Right from the first line their eyes came to life. As I read they looked from one to the other, and to me, as though asking, "Could this be happening?" A few smiled. Two cried, but quietly, with, it seemed to me, tears of relief. When I finished, one older man broke the silence with, "That's my life, that's my life you just read." And the others joined in, echoing him. They asked me to read it again. (I realized much later that no one in the room expressed shock or felt excluded by Ginsberg's sexuality; going by averages maybe two or three were gay, but the rest of us weren't; we felt kinship with Ginsberg because the inner realities he was expressing held true for any sensual preference.)
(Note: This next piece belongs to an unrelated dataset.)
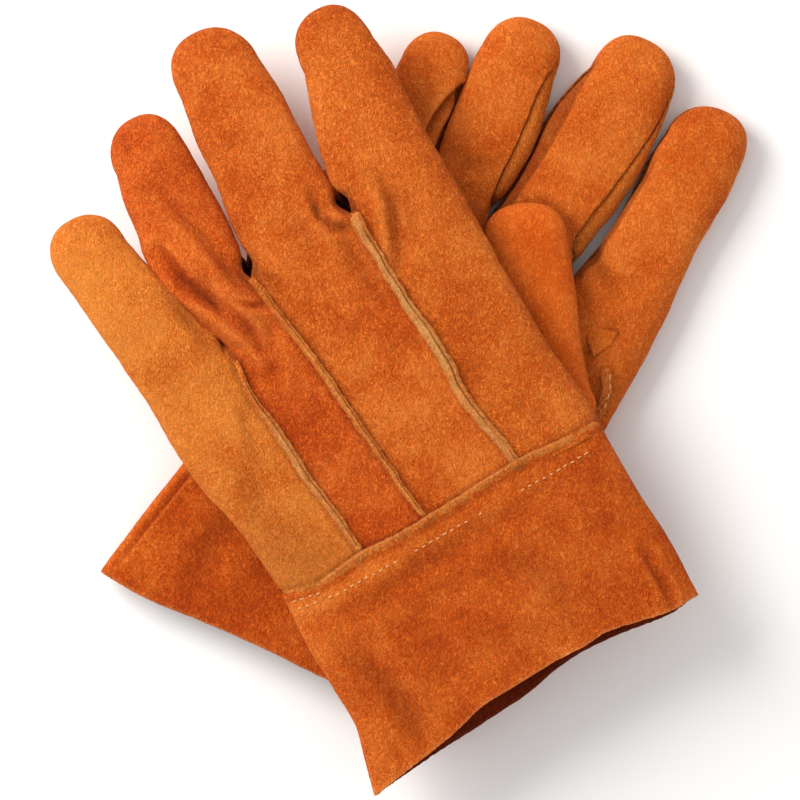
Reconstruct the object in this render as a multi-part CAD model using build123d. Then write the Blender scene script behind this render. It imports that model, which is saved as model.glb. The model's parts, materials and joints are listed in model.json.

They had come to life. Which is the function of poetry. They were excited and grateful, because something they'd thought inexpressible had been expressed. Which meant that though they weren't any less lost they weren't entirely alone. A poet, without the jargon of shrinks or the judgment of society, had understood their hells and those flashes of now half-forgotten ecstasy that had gripped them in what others called madness. They had been, in a word, accompanied. By a poet. By language. They had been expressed, and so, for the first time in a long time, they felt they mattered. They knew, at the very least, that their agonies and ecstasies would not go unremembered. Which is also a function, a mission, of poetry.

Over coffee, the one short conversation I had with him, I told Allen Ginsberg about that night. He just nodded, smiled slightly, said, "Yes, yes."